▸ Supplied material:
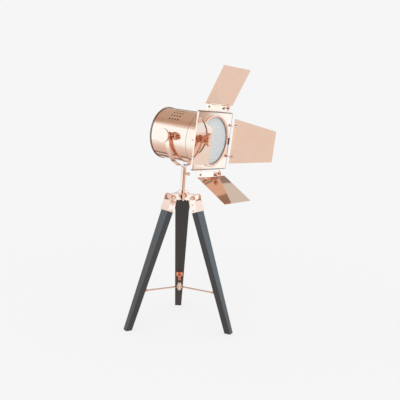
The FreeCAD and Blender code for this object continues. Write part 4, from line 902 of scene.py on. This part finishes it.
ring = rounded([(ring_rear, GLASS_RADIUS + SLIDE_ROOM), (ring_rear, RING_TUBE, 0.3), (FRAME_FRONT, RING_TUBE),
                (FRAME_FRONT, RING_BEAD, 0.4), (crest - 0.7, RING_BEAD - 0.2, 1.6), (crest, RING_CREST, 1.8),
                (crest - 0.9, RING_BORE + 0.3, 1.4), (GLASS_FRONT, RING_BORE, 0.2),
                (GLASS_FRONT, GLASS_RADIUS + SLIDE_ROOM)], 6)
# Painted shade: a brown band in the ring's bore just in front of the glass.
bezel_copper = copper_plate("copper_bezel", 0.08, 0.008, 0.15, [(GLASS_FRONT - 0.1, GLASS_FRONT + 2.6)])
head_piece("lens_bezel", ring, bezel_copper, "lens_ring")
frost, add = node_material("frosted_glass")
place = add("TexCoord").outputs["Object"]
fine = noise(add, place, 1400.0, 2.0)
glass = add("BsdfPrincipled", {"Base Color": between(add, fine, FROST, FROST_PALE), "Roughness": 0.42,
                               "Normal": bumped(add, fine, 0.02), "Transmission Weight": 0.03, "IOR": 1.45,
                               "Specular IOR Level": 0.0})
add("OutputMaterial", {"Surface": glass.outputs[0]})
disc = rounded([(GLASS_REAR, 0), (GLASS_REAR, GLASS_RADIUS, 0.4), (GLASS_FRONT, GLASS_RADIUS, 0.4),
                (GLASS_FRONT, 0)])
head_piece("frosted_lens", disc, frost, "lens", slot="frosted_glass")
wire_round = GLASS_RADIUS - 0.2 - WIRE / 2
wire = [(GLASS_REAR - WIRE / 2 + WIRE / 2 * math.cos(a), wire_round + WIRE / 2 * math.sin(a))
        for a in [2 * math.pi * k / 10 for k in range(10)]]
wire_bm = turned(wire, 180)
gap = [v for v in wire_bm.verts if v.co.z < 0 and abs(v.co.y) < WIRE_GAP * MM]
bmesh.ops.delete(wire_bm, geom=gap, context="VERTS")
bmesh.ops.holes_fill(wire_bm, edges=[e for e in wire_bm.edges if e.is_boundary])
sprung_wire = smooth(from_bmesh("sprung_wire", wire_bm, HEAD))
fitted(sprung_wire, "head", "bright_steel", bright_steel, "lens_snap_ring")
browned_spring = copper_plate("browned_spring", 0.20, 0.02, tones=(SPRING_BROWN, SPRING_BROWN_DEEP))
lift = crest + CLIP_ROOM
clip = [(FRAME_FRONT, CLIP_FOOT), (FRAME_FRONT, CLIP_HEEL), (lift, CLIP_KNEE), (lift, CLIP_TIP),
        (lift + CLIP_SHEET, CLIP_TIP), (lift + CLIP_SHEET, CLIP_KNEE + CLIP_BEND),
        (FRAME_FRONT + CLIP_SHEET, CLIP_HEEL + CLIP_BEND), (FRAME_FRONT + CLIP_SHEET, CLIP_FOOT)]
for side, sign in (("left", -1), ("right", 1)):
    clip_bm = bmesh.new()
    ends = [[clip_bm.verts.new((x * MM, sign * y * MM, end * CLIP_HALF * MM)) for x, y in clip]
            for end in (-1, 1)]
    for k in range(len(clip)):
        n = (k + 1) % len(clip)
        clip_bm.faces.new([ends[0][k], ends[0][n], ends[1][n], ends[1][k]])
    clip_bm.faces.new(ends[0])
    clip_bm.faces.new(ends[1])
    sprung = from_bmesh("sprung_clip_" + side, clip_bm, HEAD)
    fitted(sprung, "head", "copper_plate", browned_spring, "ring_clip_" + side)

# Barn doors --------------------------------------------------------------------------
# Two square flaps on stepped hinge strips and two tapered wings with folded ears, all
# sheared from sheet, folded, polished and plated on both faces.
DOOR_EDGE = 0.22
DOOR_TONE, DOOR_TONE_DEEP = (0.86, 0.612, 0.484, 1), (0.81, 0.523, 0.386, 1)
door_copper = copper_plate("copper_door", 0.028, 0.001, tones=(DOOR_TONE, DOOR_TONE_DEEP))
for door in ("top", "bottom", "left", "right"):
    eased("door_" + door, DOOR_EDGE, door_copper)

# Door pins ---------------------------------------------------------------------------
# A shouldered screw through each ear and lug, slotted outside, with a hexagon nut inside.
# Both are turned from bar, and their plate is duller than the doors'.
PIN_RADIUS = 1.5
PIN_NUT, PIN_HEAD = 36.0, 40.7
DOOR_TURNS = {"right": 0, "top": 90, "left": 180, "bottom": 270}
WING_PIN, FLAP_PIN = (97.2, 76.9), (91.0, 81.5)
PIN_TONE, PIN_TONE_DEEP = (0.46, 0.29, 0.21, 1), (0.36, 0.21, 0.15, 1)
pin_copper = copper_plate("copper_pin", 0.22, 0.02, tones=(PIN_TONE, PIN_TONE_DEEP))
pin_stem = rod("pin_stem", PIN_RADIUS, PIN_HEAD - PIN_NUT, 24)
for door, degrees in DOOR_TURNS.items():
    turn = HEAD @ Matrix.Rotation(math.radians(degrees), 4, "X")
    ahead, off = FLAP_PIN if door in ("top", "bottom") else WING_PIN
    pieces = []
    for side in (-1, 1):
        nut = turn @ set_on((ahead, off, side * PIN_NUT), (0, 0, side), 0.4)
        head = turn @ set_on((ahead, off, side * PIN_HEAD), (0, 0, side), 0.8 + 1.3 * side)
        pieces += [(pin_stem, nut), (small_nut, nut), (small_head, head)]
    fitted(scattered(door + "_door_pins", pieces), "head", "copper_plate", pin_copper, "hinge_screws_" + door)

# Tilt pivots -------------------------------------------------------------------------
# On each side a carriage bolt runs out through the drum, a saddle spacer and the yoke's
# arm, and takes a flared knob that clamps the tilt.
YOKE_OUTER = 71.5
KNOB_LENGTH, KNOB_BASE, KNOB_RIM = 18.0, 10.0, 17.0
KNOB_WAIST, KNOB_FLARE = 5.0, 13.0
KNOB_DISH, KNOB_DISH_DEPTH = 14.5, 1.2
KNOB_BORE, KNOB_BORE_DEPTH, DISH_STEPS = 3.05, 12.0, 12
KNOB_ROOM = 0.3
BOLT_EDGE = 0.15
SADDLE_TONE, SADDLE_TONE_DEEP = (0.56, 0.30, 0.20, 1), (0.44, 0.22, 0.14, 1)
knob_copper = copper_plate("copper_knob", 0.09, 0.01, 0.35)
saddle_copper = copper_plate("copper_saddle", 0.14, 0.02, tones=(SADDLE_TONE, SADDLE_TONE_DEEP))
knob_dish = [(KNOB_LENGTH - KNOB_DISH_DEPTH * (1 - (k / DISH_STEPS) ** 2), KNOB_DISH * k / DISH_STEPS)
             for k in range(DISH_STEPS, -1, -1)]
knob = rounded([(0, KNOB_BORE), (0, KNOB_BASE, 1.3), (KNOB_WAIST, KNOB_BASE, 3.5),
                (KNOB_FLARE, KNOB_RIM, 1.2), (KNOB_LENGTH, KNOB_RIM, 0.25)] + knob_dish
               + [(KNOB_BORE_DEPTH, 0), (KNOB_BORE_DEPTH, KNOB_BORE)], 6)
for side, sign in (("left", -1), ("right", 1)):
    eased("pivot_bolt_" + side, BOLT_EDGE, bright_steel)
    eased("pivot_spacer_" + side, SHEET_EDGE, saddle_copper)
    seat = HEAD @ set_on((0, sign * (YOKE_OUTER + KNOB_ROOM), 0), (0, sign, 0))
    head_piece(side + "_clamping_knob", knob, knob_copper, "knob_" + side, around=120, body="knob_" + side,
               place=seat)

▸ Problem details:
Your task is to print the whole listing again exactly.

▸ Full output:
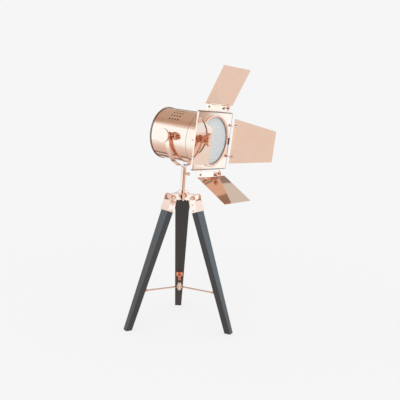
The FreeCAD and Blender code for this object continues. Write part 4, from line 902 of scene.py on. This part finishes it.
ring = rounded([(ring_rear, GLASS_RADIUS + SLIDE_ROOM), (ring_rear, RING_TUBE, 0.3), (FRAME_FRONT, RING_TUBE),
                (FRAME_FRONT, RING_BEAD, 0.4), (crest - 0.7, RING_BEAD - 0.2, 1.6), (crest, RING_CREST, 1.8),
                (crest - 0.9, RING_BORE + 0.3, 1.4), (GLASS_FRONT, RING_BORE, 0.2),
                (GLASS_FRONT, GLASS_RADIUS + SLIDE_ROOM)], 6)
# Painted shade: a brown band in the ring's bore just in front of the glass.
bezel_copper = copper_plate("copper_bezel", 0.08, 0.008, 0.15, [(GLASS_FRONT - 0.1, GLASS_FRONT + 2.6)])
head_piece("lens_bezel", ring, bezel_copper, "lens_ring")
frost, add = node_material("frosted_glass")
place = add("TexCoord").outputs["Object"]
fine = noise(add, place, 1400.0, 2.0)
glass = add("BsdfPrincipled", {"Base Color": between(add, fine, FROST, FROST_PALE), "Roughness": 0.42,
                               "Normal": bumped(add, fine, 0.02), "Transmission Weight": 0.03, "IOR": 1.45,
                               "Specular IOR Level": 0.0})
add("OutputMaterial", {"Surface": glass.outputs[0]})
disc = rounded([(GLASS_REAR, 0), (GLASS_REAR, GLASS_RADIUS, 0.4), (GLASS_FRONT, GLASS_RADIUS, 0.4),
                (GLASS_FRONT, 0)])
head_piece("frosted_lens", disc, frost, "lens", slot="frosted_glass")
wire_round = GLASS_RADIUS - 0.2 - WIRE / 2
wire = [(GLASS_REAR - WIRE / 2 + WIRE / 2 * math.cos(a), wire_round + WIRE / 2 * math.sin(a))
        for a in [2 * math.pi * k / 10 for k in range(10)]]
wire_bm = turned(wire, 180)
gap = [v for v in wire_bm.verts if v.co.z < 0 and abs(v.co.y) < WIRE_GAP * MM]
bmesh.ops.delete(wire_bm, geom=gap, context="VERTS")
bmesh.ops.holes_fill(wire_bm, edges=[e for e in wire_bm.edges if e.is_boundary])
sprung_wire = smooth(from_bmesh("sprung_wire", wire_bm, HEAD))
fitted(sprung_wire, "head", "bright_steel", bright_steel, "lens_snap_ring")
browned_spring = copper_plate("browned_spring", 0.20, 0.02, tones=(SPRING_BROWN, SPRING_BROWN_DEEP))
lift = crest + CLIP_ROOM
clip = [(FRAME_FRONT, CLIP_FOOT), (FRAME_FRONT, CLIP_HEEL), (lift, CLIP_KNEE), (lift, CLIP_TIP),
        (lift + CLIP_SHEET, CLIP_TIP), (lift + CLIP_SHEET, CLIP_KNEE + CLIP_BEND),
        (FRAME_FRONT + CLIP_SHEET, CLIP_HEEL + CLIP_BEND), (FRAME_FRONT + CLIP_SHEET, CLIP_FOOT)]
for side, sign in (("left", -1), ("right", 1)):
    clip_bm = bmesh.new()
    ends = [[clip_bm.verts.new((x * MM, sign * y * MM, end * CLIP_HALF * MM)) for x, y in clip]
            for end in (-1, 1)]
    for k in range(len(clip)):
        n = (k + 1) % len(clip)
        clip_bm.faces.new([ends[0][k], ends[0][n], ends[1][n], ends[1][k]])
    clip_bm.faces.new(ends[0])
    clip_bm.faces.new(ends[1])
    sprung = from_bmesh("sprung_clip_" + side, clip_bm, HEAD)
    fitted(sprung, "head", "copper_plate", browned_spring, "ring_clip_" + side)

# Barn doors --------------------------------------------------------------------------
# Two square flaps on stepped hinge strips and two tapered wings with folded ears, all
# sheared from sheet, folded, polished and plated on both faces.
DOOR_EDGE = 0.22
DOOR_TONE, DOOR_TONE_DEEP = (0.86, 0.612, 0.484, 1), (0.81, 0.523, 0.386, 1)
door_copper = copper_plate("copper_door", 0.028, 0.001, tones=(DOOR_TONE, DOOR_TONE_DEEP))
for door in ("top", "bottom", "left", "right"):
    eased("door_" + door, DOOR_EDGE, door_copper)

# Door pins ---------------------------------------------------------------------------
# A shouldered screw through each ear and lug, slotted outside, with a hexagon nut inside.
# Both are turned from bar, and their plate is duller than the doors'.
PIN_RADIUS = 1.5
PIN_NUT, PIN_HEAD = 36.0, 40.7
DOOR_TURNS = {"right": 0, "top": 90, "left": 180, "bottom": 270}
WING_PIN, FLAP_PIN = (97.2, 76.9), (91.0, 81.5)
PIN_TONE, PIN_TONE_DEEP = (0.46, 0.29, 0.21, 1), (0.36, 0.21, 0.15, 1)
pin_copper = copper_plate("copper_pin", 0.22, 0.02, tones=(PIN_TONE, PIN_TONE_DEEP))
pin_stem = rod("pin_stem", PIN_RADIUS, PIN_HEAD - PIN_NUT, 24)
for door, degrees in DOOR_TURNS.items():
    turn = HEAD @ Matrix.Rotation(math.radians(degrees), 4, "X")
    ahead, off = FLAP_PIN if door in ("top", "bottom") else WING_PIN
    pieces = []
    for side in (-1, 1):
        nut = turn @ set_on((ahead, off, side * PIN_NUT), (0, 0, side), 0.4)
        head = turn @ set_on((ahead, off, side * PIN_HEAD), (0, 0, side), 0.8 + 1.3 * side)
        pieces += [(pin_stem, nut), (small_nut, nut), (small_head, head)]
    fitted(scattered(door + "_door_pins", pieces), "head", "copper_plate", pin_copper, "hinge_screws_" + door)

# Tilt pivots -------------------------------------------------------------------------
# On each side a carriage bolt runs out through the drum, a saddle spacer and the yoke's
# arm, and takes a flared knob that clamps the tilt.
YOKE_OUTER = 71.5
KNOB_LENGTH, KNOB_BASE, KNOB_RIM = 18.0, 10.0, 17.0
KNOB_WAIST, KNOB_FLARE = 5.0, 13.0
KNOB_DISH, KNOB_DISH_DEPTH = 14.5, 1.2
KNOB_BORE, KNOB_BORE_DEPTH, DISH_STEPS = 3.05, 12.0, 12
KNOB_ROOM = 0.3
BOLT_EDGE = 0.15
SADDLE_TONE, SADDLE_TONE_DEEP = (0.56, 0.30, 0.20, 1), (0.44, 0.22, 0.14, 1)
knob_copper = copper_plate("copper_knob", 0.09, 0.01, 0.35)
saddle_copper = copper_plate("copper_saddle", 0.14, 0.02, tones=(SADDLE_TONE, SADDLE_TONE_DEEP))
knob_dish = [(KNOB_LENGTH - KNOB_DISH_DEPTH * (1 - (k / DISH_STEPS) ** 2), KNOB_DISH * k / DISH_STEPS)
             for k in range(DISH_STEPS, -1, -1)]
knob = rounded([(0, KNOB_BORE), (0, KNOB_BASE, 1.3), (KNOB_WAIST, KNOB_BASE, 3.5),
                (KNOB_FLARE, KNOB_RIM, 1.2), (KNOB_LENGTH, KNOB_RIM, 0.25)] + knob_dish
               + [(KNOB_BORE_DEPTH, 0), (KNOB_BORE_DEPTH, KNOB_BORE)], 6)
for side, sign in (("left", -1), ("right", 1)):
    eased("pivot_bolt_" + side, BOLT_EDGE, bright_steel)
    eased("pivot_spacer_" + side, SHEET_EDGE, saddle_copper)
    seat = HEAD @ set_on((0, sign * (YOKE_OUTER + KNOB_ROOM), 0), (0, sign, 0))
    head_piece(side + "_clamping_knob", knob, knob_copper, "knob_" + side, around=120, body="knob_" + side,
               place=seat)